◆ **WHAT THIS TASK INVOLVES**:
Please set down exactly the lines of the listing below from the line containing "Write part 2" through the line containing "return test", both lines included, leaving out all other lines.

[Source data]
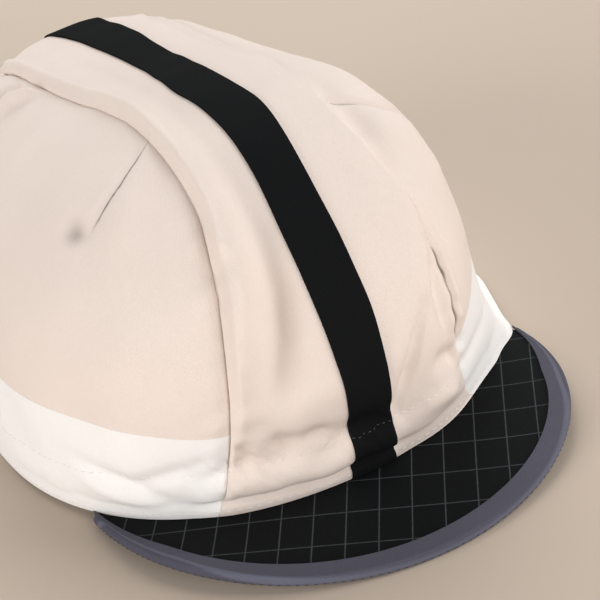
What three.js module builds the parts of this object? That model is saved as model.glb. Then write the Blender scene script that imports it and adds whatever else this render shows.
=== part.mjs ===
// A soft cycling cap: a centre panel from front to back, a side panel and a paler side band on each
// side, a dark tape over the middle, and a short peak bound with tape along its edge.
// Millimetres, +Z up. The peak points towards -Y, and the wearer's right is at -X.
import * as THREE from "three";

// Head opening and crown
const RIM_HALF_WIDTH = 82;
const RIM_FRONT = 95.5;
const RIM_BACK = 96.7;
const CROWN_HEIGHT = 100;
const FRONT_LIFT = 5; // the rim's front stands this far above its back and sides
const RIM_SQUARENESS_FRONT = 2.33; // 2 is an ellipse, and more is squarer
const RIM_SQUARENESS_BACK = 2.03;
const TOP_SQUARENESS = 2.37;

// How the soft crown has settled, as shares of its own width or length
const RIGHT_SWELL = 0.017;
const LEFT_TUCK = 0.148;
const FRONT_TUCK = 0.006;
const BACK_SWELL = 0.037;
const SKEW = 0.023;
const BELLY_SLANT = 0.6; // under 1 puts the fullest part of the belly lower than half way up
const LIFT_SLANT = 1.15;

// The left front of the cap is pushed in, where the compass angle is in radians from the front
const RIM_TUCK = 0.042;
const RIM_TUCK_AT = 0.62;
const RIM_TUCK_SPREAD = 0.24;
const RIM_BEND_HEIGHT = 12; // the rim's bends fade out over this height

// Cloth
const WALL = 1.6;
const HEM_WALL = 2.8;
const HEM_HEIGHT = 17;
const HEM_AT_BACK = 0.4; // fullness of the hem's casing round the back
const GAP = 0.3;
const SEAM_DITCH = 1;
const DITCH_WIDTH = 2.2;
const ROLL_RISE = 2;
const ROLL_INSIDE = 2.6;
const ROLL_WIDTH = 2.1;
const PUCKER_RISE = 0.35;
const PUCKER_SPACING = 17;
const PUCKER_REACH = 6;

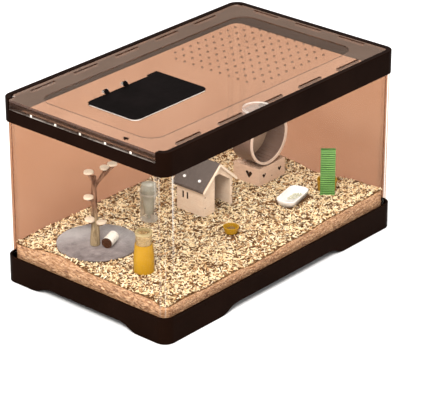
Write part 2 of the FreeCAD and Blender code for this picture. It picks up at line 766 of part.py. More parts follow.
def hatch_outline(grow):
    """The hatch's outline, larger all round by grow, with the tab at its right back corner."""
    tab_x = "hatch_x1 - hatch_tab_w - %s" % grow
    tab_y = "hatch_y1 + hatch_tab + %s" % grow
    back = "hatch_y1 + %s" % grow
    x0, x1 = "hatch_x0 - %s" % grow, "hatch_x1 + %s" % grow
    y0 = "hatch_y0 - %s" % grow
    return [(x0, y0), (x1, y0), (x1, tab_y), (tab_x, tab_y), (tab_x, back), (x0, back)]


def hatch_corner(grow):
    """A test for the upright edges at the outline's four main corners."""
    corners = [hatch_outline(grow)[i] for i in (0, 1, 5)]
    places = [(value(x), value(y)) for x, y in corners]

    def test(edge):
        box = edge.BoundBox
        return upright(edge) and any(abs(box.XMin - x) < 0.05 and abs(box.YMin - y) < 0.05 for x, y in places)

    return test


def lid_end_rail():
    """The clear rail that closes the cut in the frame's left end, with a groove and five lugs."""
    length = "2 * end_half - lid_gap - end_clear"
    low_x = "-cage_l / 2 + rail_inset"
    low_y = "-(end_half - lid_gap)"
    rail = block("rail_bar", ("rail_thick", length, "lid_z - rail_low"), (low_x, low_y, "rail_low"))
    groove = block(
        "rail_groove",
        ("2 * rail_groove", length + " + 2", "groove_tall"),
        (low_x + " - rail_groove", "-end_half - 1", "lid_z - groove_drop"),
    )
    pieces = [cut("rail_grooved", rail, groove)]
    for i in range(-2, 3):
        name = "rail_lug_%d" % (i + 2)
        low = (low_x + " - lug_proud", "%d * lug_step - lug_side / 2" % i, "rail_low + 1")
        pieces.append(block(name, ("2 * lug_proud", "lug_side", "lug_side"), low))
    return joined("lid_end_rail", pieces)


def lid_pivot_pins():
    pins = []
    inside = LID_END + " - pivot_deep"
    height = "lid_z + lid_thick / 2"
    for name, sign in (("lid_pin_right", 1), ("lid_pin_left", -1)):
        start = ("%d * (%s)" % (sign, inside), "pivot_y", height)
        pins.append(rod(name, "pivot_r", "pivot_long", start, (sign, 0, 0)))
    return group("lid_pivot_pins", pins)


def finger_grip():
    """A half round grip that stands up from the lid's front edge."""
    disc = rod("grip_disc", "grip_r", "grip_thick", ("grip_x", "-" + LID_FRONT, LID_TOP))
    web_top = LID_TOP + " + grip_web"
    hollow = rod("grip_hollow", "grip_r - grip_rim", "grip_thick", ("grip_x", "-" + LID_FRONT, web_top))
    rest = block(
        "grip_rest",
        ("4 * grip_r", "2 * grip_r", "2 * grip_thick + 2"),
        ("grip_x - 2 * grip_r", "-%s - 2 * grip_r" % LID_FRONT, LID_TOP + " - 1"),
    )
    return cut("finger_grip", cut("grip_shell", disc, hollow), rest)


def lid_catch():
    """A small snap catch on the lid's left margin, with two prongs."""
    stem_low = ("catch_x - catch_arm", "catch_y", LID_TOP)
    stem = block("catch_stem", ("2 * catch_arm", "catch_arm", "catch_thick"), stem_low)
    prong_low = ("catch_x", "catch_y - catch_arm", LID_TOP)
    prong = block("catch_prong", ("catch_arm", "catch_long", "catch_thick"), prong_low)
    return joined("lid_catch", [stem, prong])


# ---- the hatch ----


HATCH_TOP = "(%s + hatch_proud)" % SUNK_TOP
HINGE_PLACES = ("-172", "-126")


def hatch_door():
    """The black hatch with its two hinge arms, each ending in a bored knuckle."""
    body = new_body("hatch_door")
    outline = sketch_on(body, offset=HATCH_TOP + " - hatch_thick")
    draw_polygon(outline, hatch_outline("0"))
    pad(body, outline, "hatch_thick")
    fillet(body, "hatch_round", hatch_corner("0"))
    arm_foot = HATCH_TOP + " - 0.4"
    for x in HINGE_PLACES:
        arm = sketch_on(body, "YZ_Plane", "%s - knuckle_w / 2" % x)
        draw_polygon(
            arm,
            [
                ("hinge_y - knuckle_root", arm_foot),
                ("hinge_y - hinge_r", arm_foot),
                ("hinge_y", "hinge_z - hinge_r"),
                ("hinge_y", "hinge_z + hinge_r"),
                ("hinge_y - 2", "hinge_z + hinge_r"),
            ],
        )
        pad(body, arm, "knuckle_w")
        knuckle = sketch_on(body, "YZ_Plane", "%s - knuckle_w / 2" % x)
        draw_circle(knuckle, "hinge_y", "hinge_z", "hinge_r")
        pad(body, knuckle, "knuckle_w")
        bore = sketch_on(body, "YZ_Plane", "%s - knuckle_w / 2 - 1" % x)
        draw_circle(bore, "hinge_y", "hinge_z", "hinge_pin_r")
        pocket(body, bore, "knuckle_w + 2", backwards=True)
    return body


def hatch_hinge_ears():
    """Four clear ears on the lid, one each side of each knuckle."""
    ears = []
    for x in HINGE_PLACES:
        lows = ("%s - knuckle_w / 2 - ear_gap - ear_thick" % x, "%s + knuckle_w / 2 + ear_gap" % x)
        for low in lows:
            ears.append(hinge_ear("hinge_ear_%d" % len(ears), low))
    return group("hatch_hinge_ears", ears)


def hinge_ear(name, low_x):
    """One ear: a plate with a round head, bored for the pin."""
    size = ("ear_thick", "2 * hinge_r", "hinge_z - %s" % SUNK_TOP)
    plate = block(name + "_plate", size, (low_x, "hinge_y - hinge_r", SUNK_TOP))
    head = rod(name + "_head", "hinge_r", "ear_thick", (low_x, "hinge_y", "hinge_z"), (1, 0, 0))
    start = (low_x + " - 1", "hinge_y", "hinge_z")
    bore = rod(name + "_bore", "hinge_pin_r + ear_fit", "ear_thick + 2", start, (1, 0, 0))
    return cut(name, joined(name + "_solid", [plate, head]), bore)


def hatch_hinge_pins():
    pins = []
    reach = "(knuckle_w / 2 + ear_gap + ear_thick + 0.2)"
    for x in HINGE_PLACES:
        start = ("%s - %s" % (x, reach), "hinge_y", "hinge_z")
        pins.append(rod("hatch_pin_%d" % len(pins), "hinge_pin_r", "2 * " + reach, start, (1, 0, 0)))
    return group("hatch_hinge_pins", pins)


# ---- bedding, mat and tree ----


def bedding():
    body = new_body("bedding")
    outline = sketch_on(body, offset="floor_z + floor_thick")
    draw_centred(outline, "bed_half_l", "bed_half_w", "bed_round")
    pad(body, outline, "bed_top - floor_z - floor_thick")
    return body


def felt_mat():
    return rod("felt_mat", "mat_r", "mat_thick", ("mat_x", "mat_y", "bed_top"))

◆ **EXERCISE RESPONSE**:
Write part 2 of the FreeCAD and Blender code for this picture. It picks up at line 766 of part.py. More parts follow.
def hatch_outline(grow):
    """The hatch's outline, larger all round by grow, with the tab at its right back corner."""
    tab_x = "hatch_x1 - hatch_tab_w - %s" % grow
    tab_y = "hatch_y1 + hatch_tab + %s" % grow
    back = "hatch_y1 + %s" % grow
    x0, x1 = "hatch_x0 - %s" % grow, "hatch_x1 + %s" % grow
    y0 = "hatch_y0 - %s" % grow
    return [(x0, y0), (x1, y0), (x1, tab_y), (tab_x, tab_y), (tab_x, back), (x0, back)]


def hatch_corner(grow):
    """A test for the upright edges at the outline's four main corners."""
    corners = [hatch_outline(grow)[i] for i in (0, 1, 5)]
    places = [(value(x), value(y)) for x, y in corners]

    def test(edge):
        box = edge.BoundBox
        return upright(edge) and any(abs(box.XMin - x) < 0.05 and abs(box.YMin - y) < 0.05 for x, y in places)

    return test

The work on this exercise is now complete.